The first day was a little rough. I taught the class without too much trouble – aside from the groaning of the poor participants – and ended up at Jen’s house, awaiting Kira’s return from school.
She did not come home.
Ok, it was only an hour, but it felt like a couple days.
(I should say here that I knew Kira wasn’t in any real danger. She always came home from school with her boyfriend, who lives right up the street. If he hadn’t checked in with his mom and they were really missing, I knew I would have heard.)
She told me that she hadn’t heard her phone, and that they’d stayed in town to eat pie.
Well, shit. Who could say no to pie??
I said – very firmly…ok maybe not as firmly as I had hoped – that next time she needed to let me know if she wasn’t going to come home right away. She agreed.
She went to her boyfriend’s house. She texted to ask if she could stay a little later. I said she had to be home at 8:30. She had not shown up by 8:45. I texted her. She hightailed it home. I told her she needed to think about getting ready for bed. She gave me The Teenager Face: no emotion, just eyes rolled upward to take in my face, presumably to see if I was serious.
“Come on Kira. I let you stay later than you usually can at Isaiah’s –“
“Thank you…”
“And you came home later than you were supposed to.”
“Sorry.”
“Now it’s time for bed.”
“Okay.”
And that was the end of it. The end of our strife, that is. For the next couple days she did what I asked of her, but continued to use The Teenager Face to study me. She was never rude, just withdrawn, detached.
Then her mom texted me to ask me to tell Kira to water the yellow flowers twice a day.
“I don’t know which flowers she’s talking about,” Kira said.
In truth, I didn’t see anything that looked like it needed watering, either, but I pointed to a flowering plant on the coffee table.
“Could it be this one?” I asked.
“That one’s fake,” she said.
I burst out laughing. Something about my foolishness – and inability to discern a plastic decoration from the real thing – caused her Teenager Face to break into a smile.
With that smile, a new Kira emerged. She’s shy, but holy cow is this girl intelligent and interesting. She’s really into anime and times her trips back to the States to see her friends and family with a huge anime conference in Vancouver, Washington, not far from Eugene, where she grew up. She loves to write, is a voracious reader, sews costumes, dresses like a courageously Goth version of Carrie Bradshaw, takes pictures and hates it when her room gets messy.
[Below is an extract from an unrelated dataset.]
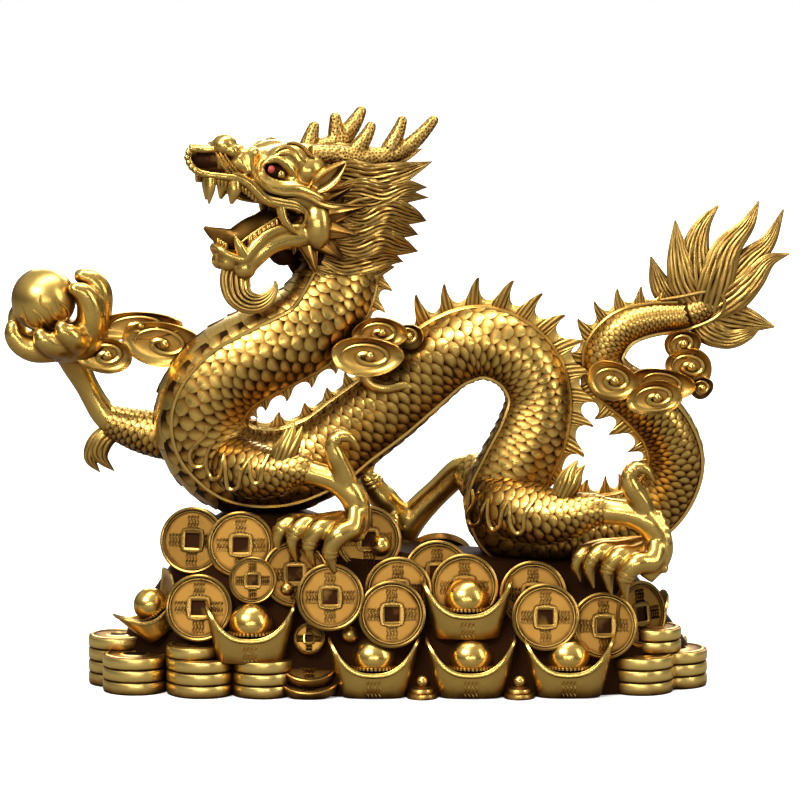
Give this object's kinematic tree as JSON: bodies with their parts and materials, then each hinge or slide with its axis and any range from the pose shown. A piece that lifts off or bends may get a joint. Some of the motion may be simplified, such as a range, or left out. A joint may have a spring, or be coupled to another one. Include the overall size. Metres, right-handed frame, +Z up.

I took her to the library when I found out she’d never been and helped her get a library card, then sat in a chair pretending to read, watching her peruse shelves of books for almost an hour.
I see myself in her, but a different version of me. Kira may not have had the stability that I grew up with, but I was already suppressing all the things I liked to do when I was 15; I had already found alcohol and the cool kids; I was already too interested in trying to be liked, and not interested enough in what made me really happy. At that point, I’m not sure I would have even been able to tell you what would have made me happy, unless it was fitting in. Kira, on the other hand, is in the process of writing seven different stories, one of which is already 70 pages long. Today she bought hairspray for her wig, which is part of the costume she wears to the anime conference.
There may be things I wish had been different about my childhood, and yet overall I had a fantastic one very similar in at least one aspect to Kira’s: it was filled with adventures, people who loved me and the makings of fond memories. Not quite the same as Kira’s, perhaps, but important and life-forming nonetheless.
Besides, I would not be here now if it had been different. Despite the last hectic week, the stretching of my comfort zone by a teenager, a yoga class, the characters I’m playing in the one act plays, the soul searching and unexpected bumps that have paved the way, I am more grateful for where I am now than perhaps anywhere I have ever been before. It just goes to show that all those little steps will lead you to somewhere big, but most likely to nowhere you have ever expected to go.